Training and Results:

• 200M parameter model trained using mean squared error
• Surpassed task-specific models in zero-shot mean absolute error (MAE)
• Validated scaling laws and optimal input patch size (e.g., 32 points)

Beyond Forecasting: Versatility of Time Series FMs

The applications extend well beyond prediction:

Classification: Generate embeddings of time series histories for downstream ML tasks

Regression: Feed outputs into specialized models for tailored predictions

By converting time series into high-quality representations, foundation models open the door to broader AI use cases, including anomaly detection and signal classification.

The Road Ahead

As promising as this field is, several challenges remain:

• Exogenous data integration: Enhancing accuracy via cross-attention, LoRA, or residual regression
• Multimodal models: Combining time series with video, text, or sensor data
• Probabilistic outputs: Improving uncertainty quantification for risk-sensitive domains
• New architectures: Exploring alternatives like Mamba or XLSDM for long-range dependencies
• Data scale and tooling: Growing datasets and simplifying access through frameworks like Hugging Face Transformers

These next steps will be essential in moving from research to production-grade systems.

Time Series FMs in Broader AI Pipelines

As time series FMs mature, their integration into broader AI systems becomes increasingly feasible.

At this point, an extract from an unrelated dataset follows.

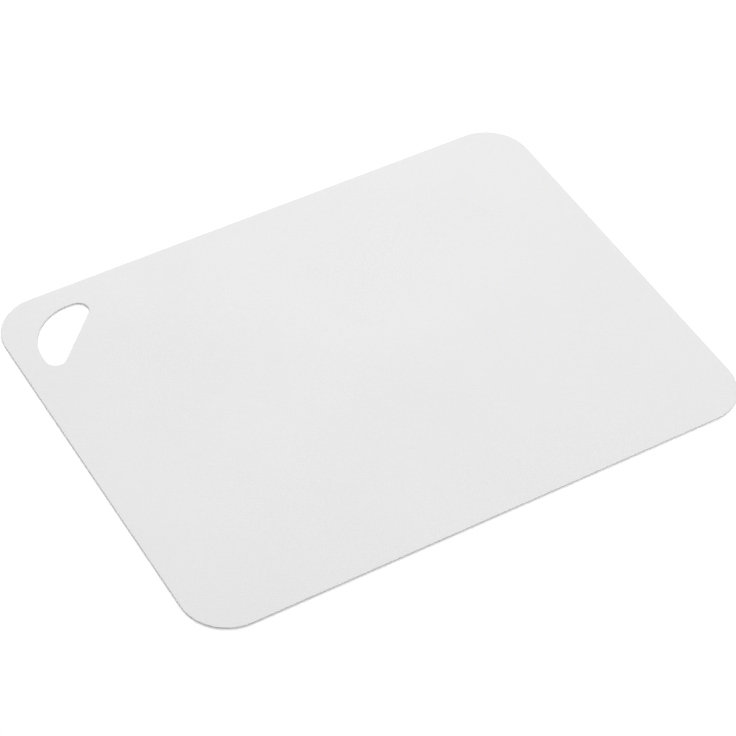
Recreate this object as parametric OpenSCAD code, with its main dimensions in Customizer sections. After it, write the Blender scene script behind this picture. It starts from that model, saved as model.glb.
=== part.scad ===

In particular, frameworks like Retrieval-Augmented Generation (RAG) can leverage time series embeddings for enhanced decision-making. Milvus, the open-source vector database developed by Zilliz, offers a powerful platform for building these systems, making it easier to retrieve, index, and deploy time series representations in real-time applications.

Conclusion

Foundation models are poised to redefine time series forecasting. Inspired by the success of LLMs, decoder-only transformers show that time-based data can benefit from large-scale generalization, zero-shot learning, and scaling laws. While still early in development, tools like TimesFM demonstrate that these models can already outperform task-specific alternatives.

As datasets grow and architectures improve, expect foundation models for time series to play a pivotal role in future AI systems, offering new capabilities for data scientists and engineers ready to experiment today.